* Begin Records for the exercise *

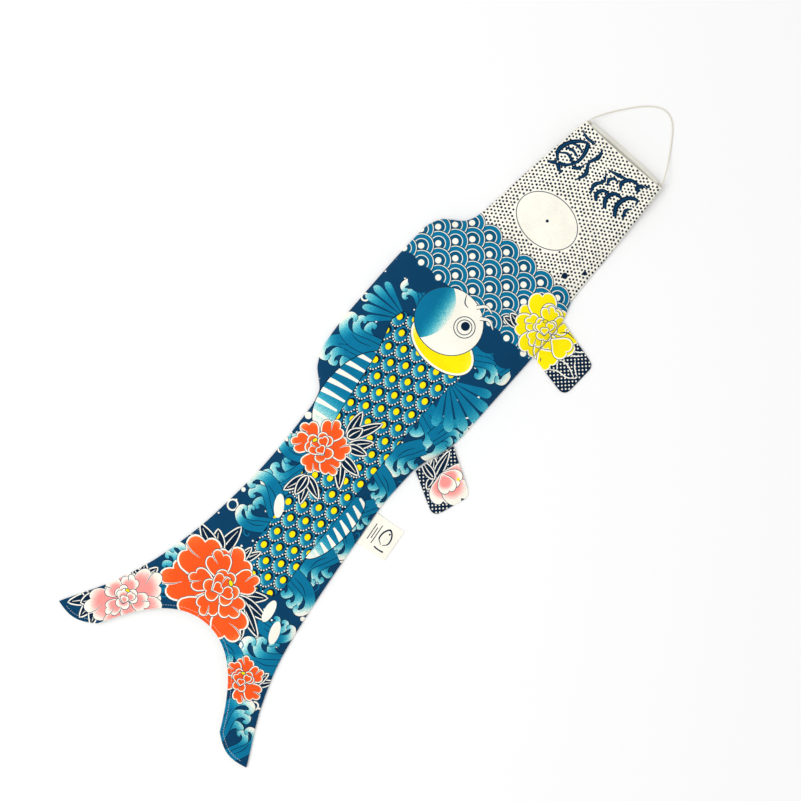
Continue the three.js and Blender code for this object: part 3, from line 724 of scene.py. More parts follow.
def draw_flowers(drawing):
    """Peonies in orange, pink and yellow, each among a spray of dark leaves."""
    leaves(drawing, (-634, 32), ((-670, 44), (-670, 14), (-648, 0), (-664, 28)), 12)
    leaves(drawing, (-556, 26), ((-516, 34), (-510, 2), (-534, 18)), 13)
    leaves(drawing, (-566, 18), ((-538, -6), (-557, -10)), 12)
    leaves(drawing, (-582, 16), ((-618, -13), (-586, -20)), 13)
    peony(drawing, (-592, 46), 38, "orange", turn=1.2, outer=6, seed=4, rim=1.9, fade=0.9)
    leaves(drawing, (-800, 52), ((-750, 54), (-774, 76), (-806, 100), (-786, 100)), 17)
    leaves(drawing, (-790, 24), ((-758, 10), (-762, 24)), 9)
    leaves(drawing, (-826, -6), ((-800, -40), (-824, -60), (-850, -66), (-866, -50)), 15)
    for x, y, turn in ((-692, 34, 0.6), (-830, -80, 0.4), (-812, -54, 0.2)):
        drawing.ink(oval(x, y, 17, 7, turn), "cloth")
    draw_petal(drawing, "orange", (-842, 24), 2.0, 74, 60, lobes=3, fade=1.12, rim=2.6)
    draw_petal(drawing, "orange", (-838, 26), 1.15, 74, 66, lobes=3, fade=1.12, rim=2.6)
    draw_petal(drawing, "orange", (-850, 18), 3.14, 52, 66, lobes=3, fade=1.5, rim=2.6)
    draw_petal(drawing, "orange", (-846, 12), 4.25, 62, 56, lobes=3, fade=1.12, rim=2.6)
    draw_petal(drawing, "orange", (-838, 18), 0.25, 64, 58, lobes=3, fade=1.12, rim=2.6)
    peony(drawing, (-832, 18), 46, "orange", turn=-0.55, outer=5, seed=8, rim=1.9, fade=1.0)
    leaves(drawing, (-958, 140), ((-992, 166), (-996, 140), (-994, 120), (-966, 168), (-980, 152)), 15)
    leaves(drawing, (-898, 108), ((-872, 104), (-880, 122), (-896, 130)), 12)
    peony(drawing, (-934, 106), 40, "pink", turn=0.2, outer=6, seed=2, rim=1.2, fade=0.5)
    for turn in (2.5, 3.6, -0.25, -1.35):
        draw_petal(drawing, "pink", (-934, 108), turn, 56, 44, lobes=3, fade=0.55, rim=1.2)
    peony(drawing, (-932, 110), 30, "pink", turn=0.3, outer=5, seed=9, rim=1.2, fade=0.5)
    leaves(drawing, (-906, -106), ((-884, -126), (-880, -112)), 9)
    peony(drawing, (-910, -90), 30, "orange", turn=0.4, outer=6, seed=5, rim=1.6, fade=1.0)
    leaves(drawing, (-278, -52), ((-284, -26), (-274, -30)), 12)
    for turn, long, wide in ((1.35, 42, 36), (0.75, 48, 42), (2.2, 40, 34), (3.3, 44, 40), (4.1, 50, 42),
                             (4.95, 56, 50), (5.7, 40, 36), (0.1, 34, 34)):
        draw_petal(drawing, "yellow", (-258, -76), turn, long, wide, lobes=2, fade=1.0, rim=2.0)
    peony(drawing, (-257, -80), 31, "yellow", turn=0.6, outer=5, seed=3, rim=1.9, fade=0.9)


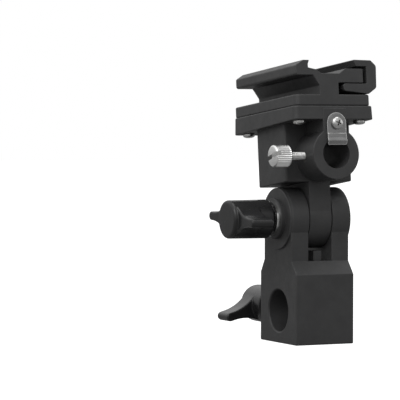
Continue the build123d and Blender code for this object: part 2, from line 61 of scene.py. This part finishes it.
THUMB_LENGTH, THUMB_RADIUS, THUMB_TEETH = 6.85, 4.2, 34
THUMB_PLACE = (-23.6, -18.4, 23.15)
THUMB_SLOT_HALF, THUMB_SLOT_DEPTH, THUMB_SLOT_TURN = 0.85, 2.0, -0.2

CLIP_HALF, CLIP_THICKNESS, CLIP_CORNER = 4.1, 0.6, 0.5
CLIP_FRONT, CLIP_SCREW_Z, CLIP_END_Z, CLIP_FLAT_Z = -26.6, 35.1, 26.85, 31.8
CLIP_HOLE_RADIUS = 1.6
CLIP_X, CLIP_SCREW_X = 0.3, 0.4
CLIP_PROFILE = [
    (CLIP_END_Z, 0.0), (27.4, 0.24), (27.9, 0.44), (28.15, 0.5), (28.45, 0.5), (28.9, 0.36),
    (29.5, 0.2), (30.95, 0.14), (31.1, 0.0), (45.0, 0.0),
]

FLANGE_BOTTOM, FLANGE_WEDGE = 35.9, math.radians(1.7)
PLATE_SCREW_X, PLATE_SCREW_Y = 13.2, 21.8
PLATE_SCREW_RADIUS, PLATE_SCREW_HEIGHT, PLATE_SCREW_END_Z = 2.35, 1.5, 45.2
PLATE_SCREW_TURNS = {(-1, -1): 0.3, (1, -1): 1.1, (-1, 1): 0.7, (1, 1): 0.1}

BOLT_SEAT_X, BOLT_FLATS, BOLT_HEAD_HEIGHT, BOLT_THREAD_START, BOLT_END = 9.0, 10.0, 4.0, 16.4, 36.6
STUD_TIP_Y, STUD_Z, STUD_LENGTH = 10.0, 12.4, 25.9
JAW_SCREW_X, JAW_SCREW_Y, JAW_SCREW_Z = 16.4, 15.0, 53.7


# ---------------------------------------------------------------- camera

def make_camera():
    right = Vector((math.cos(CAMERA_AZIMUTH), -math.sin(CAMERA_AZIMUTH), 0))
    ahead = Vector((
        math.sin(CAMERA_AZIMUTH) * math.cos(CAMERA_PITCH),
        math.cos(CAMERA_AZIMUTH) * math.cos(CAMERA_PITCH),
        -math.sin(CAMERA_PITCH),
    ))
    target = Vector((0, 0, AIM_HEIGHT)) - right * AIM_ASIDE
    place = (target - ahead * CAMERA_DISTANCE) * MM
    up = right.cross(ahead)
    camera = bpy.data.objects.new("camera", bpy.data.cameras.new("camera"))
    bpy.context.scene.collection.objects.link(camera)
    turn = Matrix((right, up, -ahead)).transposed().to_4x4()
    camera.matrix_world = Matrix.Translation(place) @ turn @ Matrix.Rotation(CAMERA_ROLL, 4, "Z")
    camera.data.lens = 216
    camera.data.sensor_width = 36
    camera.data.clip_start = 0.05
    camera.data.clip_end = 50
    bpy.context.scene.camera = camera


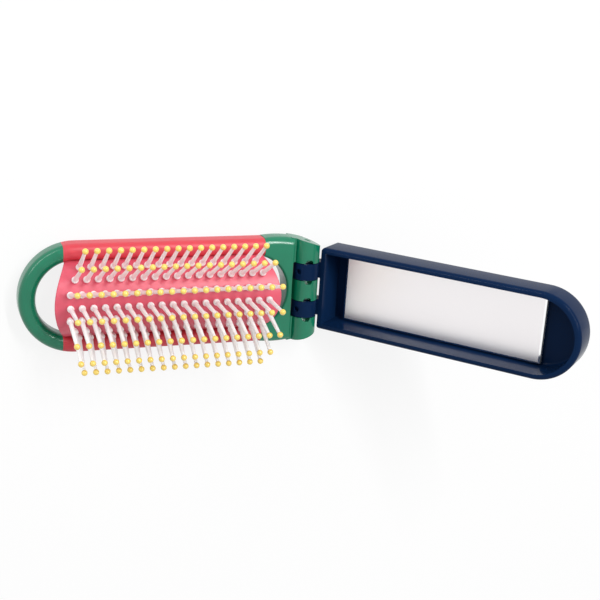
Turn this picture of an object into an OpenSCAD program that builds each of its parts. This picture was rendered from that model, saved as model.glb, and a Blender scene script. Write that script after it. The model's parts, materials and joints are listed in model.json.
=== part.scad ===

* End Records for the exercise *

● **Work to complete**
Go through the listing and print each line exactly as it appears.

● **Full answer**
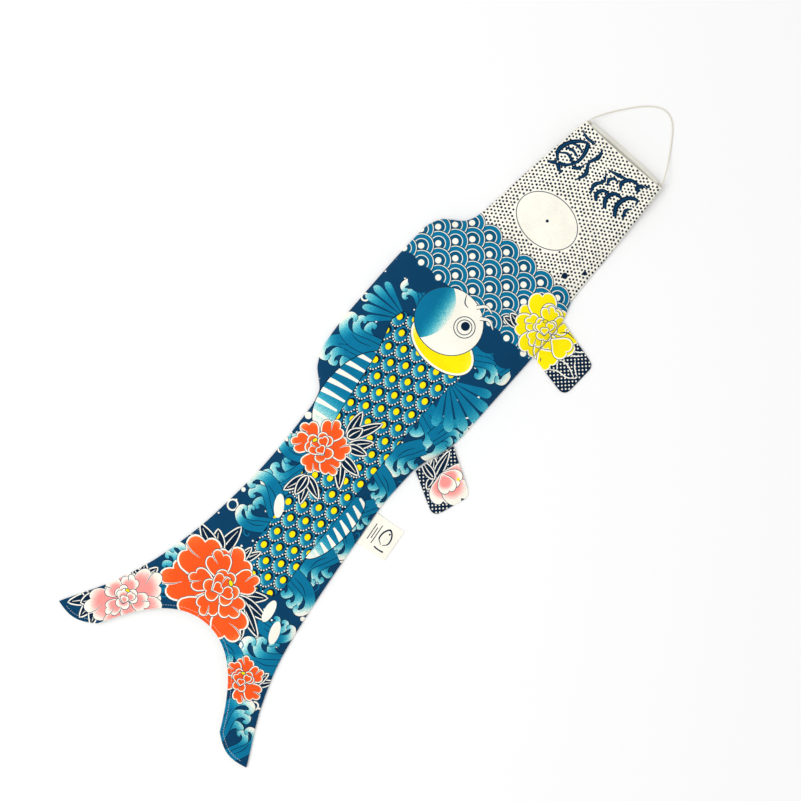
Continue the three.js and Blender code for this object: part 3, from line 724 of scene.py. More parts follow.
def draw_flowers(drawing):
    """Peonies in orange, pink and yellow, each among a spray of dark leaves."""
    leaves(drawing, (-634, 32), ((-670, 44), (-670, 14), (-648, 0), (-664, 28)), 12)
    leaves(drawing, (-556, 26), ((-516, 34), (-510, 2), (-534, 18)), 13)
    leaves(drawing, (-566, 18), ((-538, -6), (-557, -10)), 12)
    leaves(drawing, (-582, 16), ((-618, -13), (-586, -20)), 13)
    peony(drawing, (-592, 46), 38, "orange", turn=1.2, outer=6, seed=4, rim=1.9, fade=0.9)
    leaves(drawing, (-800, 52), ((-750, 54), (-774, 76), (-806, 100), (-786, 100)), 17)
    leaves(drawing, (-790, 24), ((-758, 10), (-762, 24)), 9)
    leaves(drawing, (-826, -6), ((-800, -40), (-824, -60), (-850, -66), (-866, -50)), 15)
    for x, y, turn in ((-692, 34, 0.6), (-830, -80, 0.4), (-812, -54, 0.2)):
        drawing.ink(oval(x, y, 17, 7, turn), "cloth")
    draw_petal(drawing, "orange", (-842, 24), 2.0, 74, 60, lobes=3, fade=1.12, rim=2.6)
    draw_petal(drawing, "orange", (-838, 26), 1.15, 74, 66, lobes=3, fade=1.12, rim=2.6)
    draw_petal(drawing, "orange", (-850, 18), 3.14, 52, 66, lobes=3, fade=1.5, rim=2.6)
    draw_petal(drawing, "orange", (-846, 12), 4.25, 62, 56, lobes=3, fade=1.12, rim=2.6)
    draw_petal(drawing, "orange", (-838, 18), 0.25, 64, 58, lobes=3, fade=1.12, rim=2.6)
    peony(drawing, (-832, 18), 46, "orange", turn=-0.55, outer=5, seed=8, rim=1.9, fade=1.0)
    leaves(drawing, (-958, 140), ((-992, 166), (-996, 140), (-994, 120), (-966, 168), (-980, 152)), 15)
    leaves(drawing, (-898, 108), ((-872, 104), (-880, 122), (-896, 130)), 12)
    peony(drawing, (-934, 106), 40, "pink", turn=0.2, outer=6, seed=2, rim=1.2, fade=0.5)
    for turn in (2.5, 3.6, -0.25, -1.35):
        draw_petal(drawing, "pink", (-934, 108), turn, 56, 44, lobes=3, fade=0.55, rim=1.2)
    peony(drawing, (-932, 110), 30, "pink", turn=0.3, outer=5, seed=9, rim=1.2, fade=0.5)
    leaves(drawing, (-906, -106), ((-884, -126), (-880, -112)), 9)
    peony(drawing, (-910, -90), 30, "orange", turn=0.4, outer=6, seed=5, rim=1.6, fade=1.0)
    leaves(drawing, (-278, -52), ((-284, -26), (-274, -30)), 12)
    for turn, long, wide in ((1.35, 42, 36), (0.75, 48, 42), (2.2, 40, 34), (3.3, 44, 40), (4.1, 50, 42),
                             (4.95, 56, 50), (5.7, 40, 36), (0.1, 34, 34)):
        draw_petal(drawing, "yellow", (-258, -76), turn, long, wide, lobes=2, fade=1.0, rim=2.0)
    peony(drawing, (-257, -80), 31, "yellow", turn=0.6, outer=5, seed=3, rim=1.9, fade=0.9)


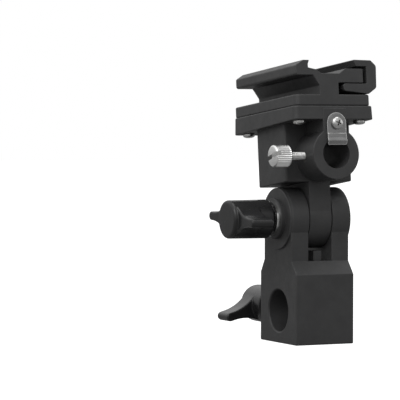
Continue the build123d and Blender code for this object: part 2, from line 61 of scene.py. This part finishes it.
THUMB_LENGTH, THUMB_RADIUS, THUMB_TEETH = 6.85, 4.2, 34
THUMB_PLACE = (-23.6, -18.4, 23.15)
THUMB_SLOT_HALF, THUMB_SLOT_DEPTH, THUMB_SLOT_TURN = 0.85, 2.0, -0.2

CLIP_HALF, CLIP_THICKNESS, CLIP_CORNER = 4.1, 0.6, 0.5
CLIP_FRONT, CLIP_SCREW_Z, CLIP_END_Z, CLIP_FLAT_Z = -26.6, 35.1, 26.85, 31.8
CLIP_HOLE_RADIUS = 1.6
CLIP_X, CLIP_SCREW_X = 0.3, 0.4
CLIP_PROFILE = [
    (CLIP_END_Z, 0.0), (27.4, 0.24), (27.9, 0.44), (28.15, 0.5), (28.45, 0.5), (28.9, 0.36),
    (29.5, 0.2), (30.95, 0.14), (31.1, 0.0), (45.0, 0.0),
]

FLANGE_BOTTOM, FLANGE_WEDGE = 35.9, math.radians(1.7)
PLATE_SCREW_X, PLATE_SCREW_Y = 13.2, 21.8
PLATE_SCREW_RADIUS, PLATE_SCREW_HEIGHT, PLATE_SCREW_END_Z = 2.35, 1.5, 45.2
PLATE_SCREW_TURNS = {(-1, -1): 0.3, (1, -1): 1.1, (-1, 1): 0.7, (1, 1): 0.1}

BOLT_SEAT_X, BOLT_FLATS, BOLT_HEAD_HEIGHT, BOLT_THREAD_START, BOLT_END = 9.0, 10.0, 4.0, 16.4, 36.6
STUD_TIP_Y, STUD_Z, STUD_LENGTH = 10.0, 12.4, 25.9
JAW_SCREW_X, JAW_SCREW_Y, JAW_SCREW_Z = 16.4, 15.0, 53.7


# ---------------------------------------------------------------- camera

def make_camera():
    right = Vector((math.cos(CAMERA_AZIMUTH), -math.sin(CAMERA_AZIMUTH), 0))
    ahead = Vector((
        math.sin(CAMERA_AZIMUTH) * math.cos(CAMERA_PITCH),
        math.cos(CAMERA_AZIMUTH) * math.cos(CAMERA_PITCH),
        -math.sin(CAMERA_PITCH),
    ))
    target = Vector((0, 0, AIM_HEIGHT)) - right * AIM_ASIDE
    place = (target - ahead * CAMERA_DISTANCE) * MM
    up = right.cross(ahead)
    camera = bpy.data.objects.new("camera", bpy.data.cameras.new("camera"))
    bpy.context.scene.collection.objects.link(camera)
    turn = Matrix((right, up, -ahead)).transposed().to_4x4()
    camera.matrix_world = Matrix.Translation(place) @ turn @ Matrix.Rotation(CAMERA_ROLL, 4, "Z")
    camera.data.lens = 216
    camera.data.sensor_width = 36
    camera.data.clip_start = 0.05
    camera.data.clip_end = 50
    bpy.context.scene.camera = camera


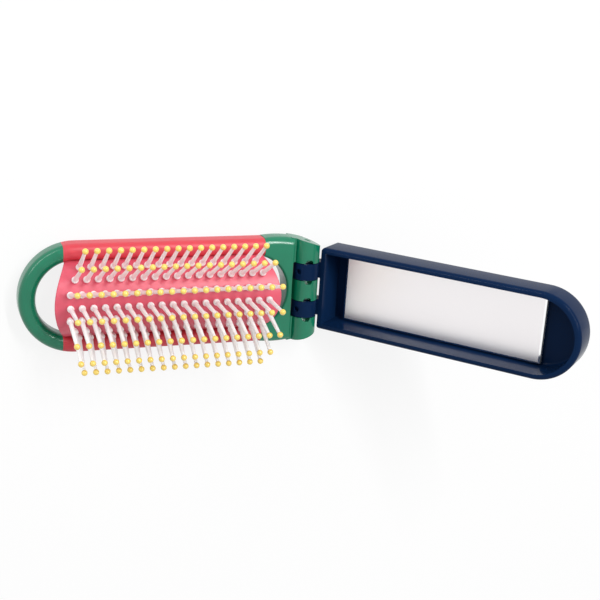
Turn this picture of an object into an OpenSCAD program that builds each of its parts. This picture was rendered from that model, saved as model.glb, and a Blender scene script. Write that script after it. The model's parts, materials and joints are listed in model.json.
=== part.scad ===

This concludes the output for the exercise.